In the next chapter of this research, Armstrong will continue these efforts to reconstruct the past, while also mobilizing this knowledge in community through a self-organizing Forest Garden Network.
“We are working with health coordinators, food systems specialists, and heritage managers who oversee community gardens and heritage sites,” says Armstrong. “We plan to restore forest gardens where they have been found, but we are also planning demonstration plots of forest gardens in community. We want to support projects that are already going on and matter to the communities.”
Through this work, Armstrong’s goal is to support food security initiatives well underway in the participating communities.
Collaborating with Indigenous communities
To undertake the project, Armstrong will be joined by an interdisciplinary team of researchers and community partners. In addition to Armstrong, the team includes SFU faculty member Dana Lepofsky from the Department of Archaeology. Joining the project from the University of British Columbia (UBC) are Nlaka’pamux scholar Jennifer Grenz, a faculty member in the Department of Forest Resources Management, and Michael Blake, professor emeritus in the Department of Anthropology. The project’s collaborators also include archaeologists Jacob Earnshaw and Patrick Morgan Ritchie.
The research team will partner with the Sts’ailes, Gitselasu, Quw’utsun, and Nuchatlaht First Nations to lead the project collaboratively. “As academics, we have an impulse to focus on things like mapping and inventorying the historical and ecological legacies of forest gardens, but we also have community-specific goals that we are prioritizing,” Armstrong explains. “We determined the research questions that we are addressing by working closely with the four partner communities to co-create and co-implement management plans, as well revitalization plans and strategies to meet each community’s needs.”
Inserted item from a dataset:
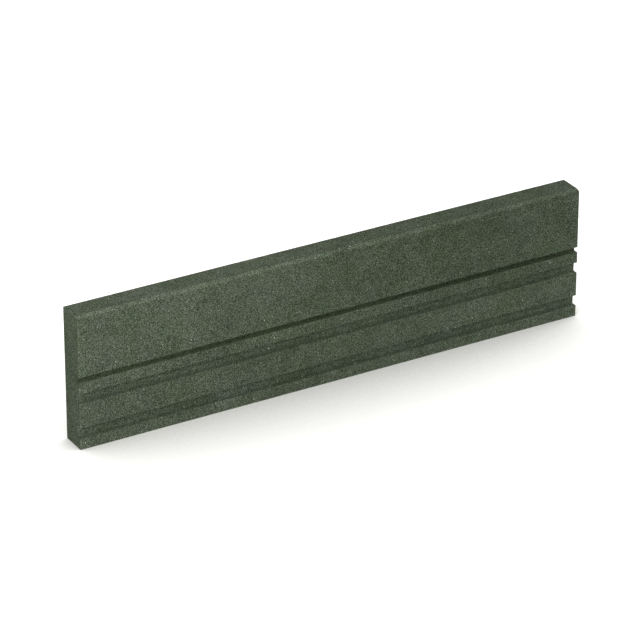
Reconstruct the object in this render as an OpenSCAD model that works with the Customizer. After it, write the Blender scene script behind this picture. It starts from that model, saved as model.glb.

Reclaiming Indigenous knowledge to address present-day challenges
In addition to improving food security for Indigenous communities, the research also has the potential to make a difference on a global scale. “We know that soil erosion and the loss of organic soils threaten our food systems globally,” project collaborator Jennifer Grenz explains. “In forest gardens we see a trend opposite to that of soil erosion in industrial agricultural contexts. We see increased organic loading in the soil we analyze in forest gardens, compared to the surrounding areas of the forest.” Alongside farming, the project also has implications for changing logging practices and other industries that impact the environment.
In Armstrong’s experience, university researchers who work with Indigenous communities also have an important opportunity to support Indigenous sovereignty by providing powerful evidence for court cases related to land-claims. Archeological evidence, such as the radiocarbon dating of cultivated plants, can be used in initiatives to establish the presence and sustained use of the land by Indigenous peoples.
Alongside the potential global impact, the project will have a personal impact for many community members through hands-on opportunities to connect with the land and apply Indigenous knowledge in their everyday lives. “This knowledge is not lost,” says Armstrong, a settler scholar who supports land-based initiatives. “We often hear that it has just gone dormant. People want to incorporate this knowledge into their lives.”